■ **SHORT EXERCISE**
Take the data below and write out exactly the lines from the one with "What build123d script" through the one with "from build123d import *"; omit every other line.

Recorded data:
________________________________________

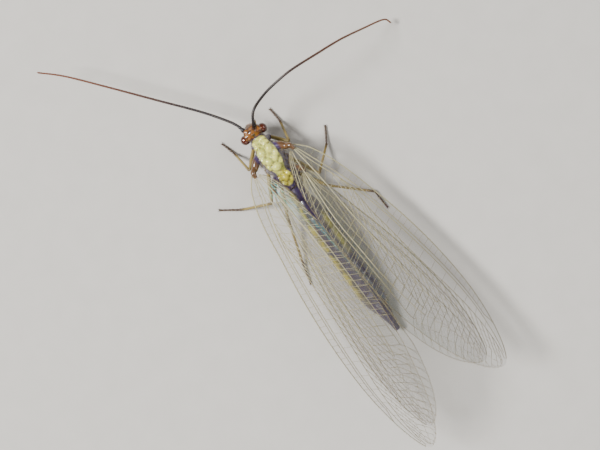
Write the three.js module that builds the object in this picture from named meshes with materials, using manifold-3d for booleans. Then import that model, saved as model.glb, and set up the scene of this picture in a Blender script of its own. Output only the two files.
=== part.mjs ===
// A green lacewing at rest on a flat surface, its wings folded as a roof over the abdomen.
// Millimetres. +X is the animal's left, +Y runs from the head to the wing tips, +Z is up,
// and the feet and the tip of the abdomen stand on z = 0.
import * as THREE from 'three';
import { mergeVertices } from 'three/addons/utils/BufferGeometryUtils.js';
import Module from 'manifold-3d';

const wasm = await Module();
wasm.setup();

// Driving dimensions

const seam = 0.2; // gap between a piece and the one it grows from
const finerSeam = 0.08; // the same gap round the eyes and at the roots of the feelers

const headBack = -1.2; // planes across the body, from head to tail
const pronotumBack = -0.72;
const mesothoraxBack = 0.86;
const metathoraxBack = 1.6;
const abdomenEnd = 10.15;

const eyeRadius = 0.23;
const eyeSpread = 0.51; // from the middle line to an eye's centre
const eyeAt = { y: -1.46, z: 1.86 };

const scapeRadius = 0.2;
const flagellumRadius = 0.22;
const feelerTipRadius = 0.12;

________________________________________

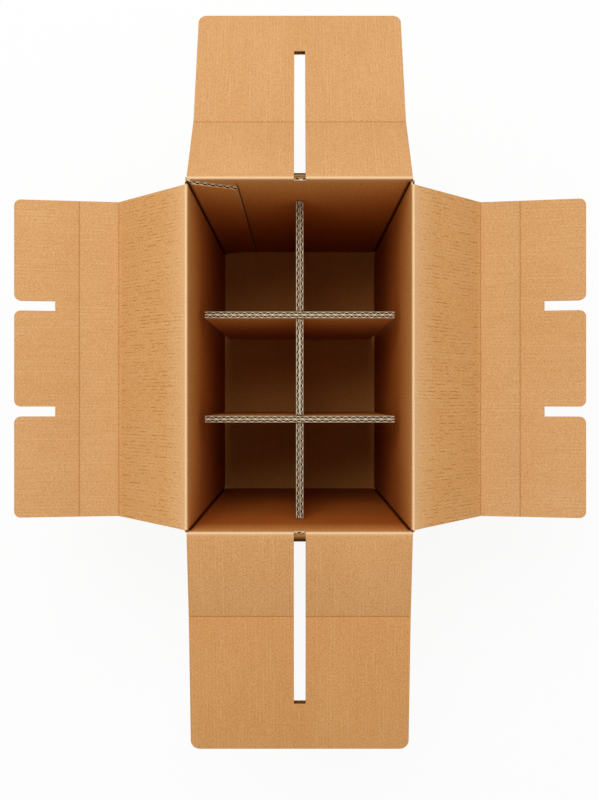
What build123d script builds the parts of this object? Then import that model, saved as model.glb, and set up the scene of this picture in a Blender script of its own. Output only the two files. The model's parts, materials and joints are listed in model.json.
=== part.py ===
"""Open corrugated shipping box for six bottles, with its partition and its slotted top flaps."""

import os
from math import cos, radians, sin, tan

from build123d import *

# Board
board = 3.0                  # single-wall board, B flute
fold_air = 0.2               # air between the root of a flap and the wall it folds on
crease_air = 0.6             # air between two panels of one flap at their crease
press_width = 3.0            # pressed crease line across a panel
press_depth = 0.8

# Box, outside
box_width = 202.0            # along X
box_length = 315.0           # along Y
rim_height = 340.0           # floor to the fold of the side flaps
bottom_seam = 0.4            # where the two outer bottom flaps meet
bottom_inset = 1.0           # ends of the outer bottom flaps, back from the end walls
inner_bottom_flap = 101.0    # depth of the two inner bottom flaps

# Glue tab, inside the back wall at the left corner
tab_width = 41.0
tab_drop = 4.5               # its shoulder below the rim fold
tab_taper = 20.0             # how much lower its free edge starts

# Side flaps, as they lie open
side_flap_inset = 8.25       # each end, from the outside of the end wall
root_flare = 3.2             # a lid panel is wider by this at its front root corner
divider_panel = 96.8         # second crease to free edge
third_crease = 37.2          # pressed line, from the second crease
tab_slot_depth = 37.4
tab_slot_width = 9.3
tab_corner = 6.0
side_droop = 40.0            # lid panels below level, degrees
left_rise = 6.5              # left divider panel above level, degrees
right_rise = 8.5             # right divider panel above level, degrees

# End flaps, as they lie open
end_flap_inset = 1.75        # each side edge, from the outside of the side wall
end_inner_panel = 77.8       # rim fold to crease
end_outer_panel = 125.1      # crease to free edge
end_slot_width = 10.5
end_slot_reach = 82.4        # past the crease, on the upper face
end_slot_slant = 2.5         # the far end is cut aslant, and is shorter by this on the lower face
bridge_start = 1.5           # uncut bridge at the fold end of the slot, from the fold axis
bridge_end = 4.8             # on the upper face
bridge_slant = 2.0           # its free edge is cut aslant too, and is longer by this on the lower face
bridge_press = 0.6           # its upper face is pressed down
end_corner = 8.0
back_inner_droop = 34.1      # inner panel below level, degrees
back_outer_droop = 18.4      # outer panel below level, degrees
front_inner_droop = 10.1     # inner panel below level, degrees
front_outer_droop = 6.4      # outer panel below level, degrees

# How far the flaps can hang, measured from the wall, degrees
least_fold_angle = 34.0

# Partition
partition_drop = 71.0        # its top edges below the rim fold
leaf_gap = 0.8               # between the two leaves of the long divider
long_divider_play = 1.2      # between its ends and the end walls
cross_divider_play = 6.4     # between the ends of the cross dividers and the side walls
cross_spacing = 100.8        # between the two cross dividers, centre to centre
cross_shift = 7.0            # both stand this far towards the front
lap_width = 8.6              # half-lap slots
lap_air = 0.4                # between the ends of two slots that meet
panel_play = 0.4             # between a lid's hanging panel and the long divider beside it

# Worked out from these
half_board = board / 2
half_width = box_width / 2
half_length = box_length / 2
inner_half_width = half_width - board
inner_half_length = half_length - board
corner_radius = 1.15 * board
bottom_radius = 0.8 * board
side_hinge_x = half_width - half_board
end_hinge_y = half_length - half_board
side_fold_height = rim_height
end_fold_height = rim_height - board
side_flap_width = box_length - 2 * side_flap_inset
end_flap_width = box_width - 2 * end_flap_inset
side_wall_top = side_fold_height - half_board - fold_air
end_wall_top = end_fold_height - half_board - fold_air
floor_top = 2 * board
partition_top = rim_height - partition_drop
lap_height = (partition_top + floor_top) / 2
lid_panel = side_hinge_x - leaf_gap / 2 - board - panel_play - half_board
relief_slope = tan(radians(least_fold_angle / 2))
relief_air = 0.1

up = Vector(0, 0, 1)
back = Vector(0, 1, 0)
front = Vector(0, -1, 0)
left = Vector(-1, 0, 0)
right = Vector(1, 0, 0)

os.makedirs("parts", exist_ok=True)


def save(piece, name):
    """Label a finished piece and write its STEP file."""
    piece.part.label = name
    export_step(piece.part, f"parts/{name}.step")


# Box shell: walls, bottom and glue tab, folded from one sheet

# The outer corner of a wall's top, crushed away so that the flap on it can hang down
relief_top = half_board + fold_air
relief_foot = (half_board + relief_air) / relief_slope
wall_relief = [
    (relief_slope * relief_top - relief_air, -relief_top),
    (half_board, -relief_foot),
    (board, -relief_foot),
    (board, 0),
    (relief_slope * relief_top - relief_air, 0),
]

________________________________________

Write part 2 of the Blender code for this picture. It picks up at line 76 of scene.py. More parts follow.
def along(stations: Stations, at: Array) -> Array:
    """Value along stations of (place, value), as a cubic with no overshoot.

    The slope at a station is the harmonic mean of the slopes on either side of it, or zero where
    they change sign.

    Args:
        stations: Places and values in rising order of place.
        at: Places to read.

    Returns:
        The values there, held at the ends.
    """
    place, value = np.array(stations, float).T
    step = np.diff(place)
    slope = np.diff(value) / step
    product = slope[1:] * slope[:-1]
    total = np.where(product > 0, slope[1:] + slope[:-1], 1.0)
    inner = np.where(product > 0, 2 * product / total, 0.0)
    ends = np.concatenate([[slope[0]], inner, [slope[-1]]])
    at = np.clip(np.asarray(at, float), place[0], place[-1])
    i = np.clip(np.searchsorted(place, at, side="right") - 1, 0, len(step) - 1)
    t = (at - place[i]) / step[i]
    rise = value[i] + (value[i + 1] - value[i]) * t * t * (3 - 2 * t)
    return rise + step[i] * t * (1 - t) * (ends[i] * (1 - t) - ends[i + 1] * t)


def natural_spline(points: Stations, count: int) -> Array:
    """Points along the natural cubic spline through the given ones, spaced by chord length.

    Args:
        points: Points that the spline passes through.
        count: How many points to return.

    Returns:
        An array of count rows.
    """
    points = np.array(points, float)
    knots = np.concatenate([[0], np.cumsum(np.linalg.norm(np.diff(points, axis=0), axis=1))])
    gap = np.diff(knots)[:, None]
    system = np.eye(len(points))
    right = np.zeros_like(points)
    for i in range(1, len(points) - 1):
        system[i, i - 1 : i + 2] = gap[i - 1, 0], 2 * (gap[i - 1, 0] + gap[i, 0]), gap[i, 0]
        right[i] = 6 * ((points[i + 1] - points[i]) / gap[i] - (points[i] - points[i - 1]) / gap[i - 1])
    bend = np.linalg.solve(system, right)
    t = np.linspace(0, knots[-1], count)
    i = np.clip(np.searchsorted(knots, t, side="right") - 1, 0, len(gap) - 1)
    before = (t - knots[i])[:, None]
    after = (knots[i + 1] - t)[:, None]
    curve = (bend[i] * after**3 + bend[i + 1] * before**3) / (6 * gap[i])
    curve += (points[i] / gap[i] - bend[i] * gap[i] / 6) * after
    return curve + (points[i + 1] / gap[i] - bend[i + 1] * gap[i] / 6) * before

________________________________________

■ **EXPECTED OUTPUT**
What build123d script builds the parts of this object? Then import that model, saved as model.glb, and set up the scene of this picture in a Blender script of its own. Output only the two files. The model's parts, materials and joints are listed in model.json.
=== part.py ===
"""Open corrugated shipping box for six bottles, with its partition and its slotted top flaps."""

import os
from math import cos, radians, sin, tan

from build123d import *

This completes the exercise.